SA: You also directed several episodes of "Sex and the City"--from the first season, when it was still good. But it wasn't particularly realistic.
NH: It's not realistic. Well, no, in its heart it was, the fact that because these women were so incredibly important to each other, that felt real to me. Even though I personally could never dress like that or look like that or talk like that.
SA: Did you really believe that those women could have been friends, as different as they were?
NH: Well, OK, not Samantha [the slutty publicist] or Charlotte [the waspy art dealer], but as a foursome, yes, they held together; they had an energy.
SA: You're one of the only directors I can think of who makes movies that really explore women's friendships.

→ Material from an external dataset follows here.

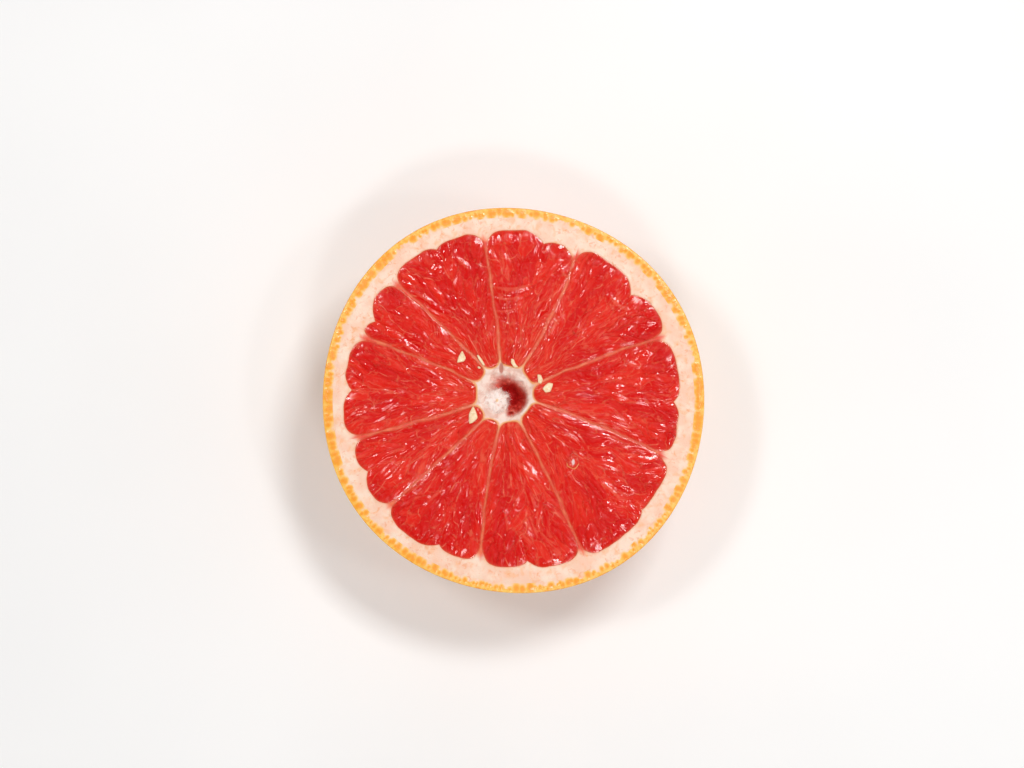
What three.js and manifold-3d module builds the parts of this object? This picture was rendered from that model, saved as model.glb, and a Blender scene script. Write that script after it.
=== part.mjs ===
// Half of a red grapefruit, cut across its equator and lying on its rind with the cut face up.
// Millimetres, +Z up. The origin is on the surface that it rests on, under the middle of the fruit.
//
// Rind, pith, membranes, pulp, core and seeds grew together as one piece, so the half is one solid.
// Its cut face carries the real relief: a flat ring of pith, ten thin membranes that run from the
// core to the pith, ten lobed segments of pulp between them covered in juice vesicles, the spongy
// core with its hollow, and the small undeveloped seeds round it.
import * as THREE from 'three';
import { mergeVertices } from 'three/addons/utils/BufferGeometryUtils.js';
import Module from 'manifold-3d';

const wasm = await Module();
wasm.setup();

// The half as a whole
const EQUATOR_RADIUS = 55;
const HEIGHT = 51; // from the resting spot to the cut face
const REST_RADIUS = 10; // the small flat spot that it rests on
const RIND_THICKNESS = 1.3; // the coloured skin outside the pith
const SCAR_RADIUS = 2.2; // the mark that the flower's style left, in the middle of the flat spot
const SCAR_DEPTH = 0.6;
const RIM_BREAK = 0.3; // the tiny bevel where the knife left the skin
const RIND_COLUMNS = 84;
const RIND_RINGS = 13;

// The cut face
const CORE_CENTRE = new THREE.Vector2(-2.5, 1.9); // the core is a little off the fruit's middle
const CORE_RADIUS = 8.1; // from the core's centre to the inner ends of the segments
const CUSP_RADIUS = 10.1; // from the core's centre to where each membrane leaves it
const NECK_RADIUS = 46; // from the fruit's middle to where each membrane widens into the pith
const MEMBRANE_THICKNESS = 0.75;
const OUTER_ROUNDING = 5.6; // how softly a segment's outer corners are rounded
const SIDE_ROUNDING = 1.2;
const INNER_ROUNDING = 2.4;
const OUTLINE_POINTS = 44;

// The membranes, anticlockwise: the angle at which each leaves the core, seen from the core's centre,
// the angle at which it meets the pith, seen from the fruit's middle, and how far it bows to its left.
const MEMBRANES = [
  { core: 14, pith: 22, bow: 1.3 },
  { core: 57, pith: 67.8, bow: -2 },
  { core: 99, pith: 100.4, bow: -0.7 },
  { core: 126, pith: 135.6, bow: -0.5 },
  { core: 160, pith: 157.6, bow: -0.6 },
  { core: 200, pith: 193.4, bow: 0.5 },
  { core: 232, pith: 220.4, bow: 0.4 },
  { core: 262, pith: 259.2, bow: -1.3 },
  { core: 299, pith: 294.2, bow: 0.6 },
  { core: 346, pith: 338.8, bow: 1.2 },
];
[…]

NH: Friendship is such a huge part of your life, and it can be really dramatic. When I did "Walking and Talking," people kept insisting that the two women in the story were gay. And I kept saying that this has nothing to do with being gay. This is female friendship, and female friendship is loaded.
SA: Your films always center around how women relate to each other. Will your next film do so as well?
NH: I'm not working on another film. I just don't have any ideas yet. Seriously, they come slowly!
I can't blame it on being a woman or saying that I can't get a movie made -- I just haven't liked anything I've written enough to want to make it. And I do other things in between, writing jobs, directing TV shows. And I raise my kids.
[She shrugs, smiles.] You know how time goes by.
Sheerly Avni is a San Francisco-based writer.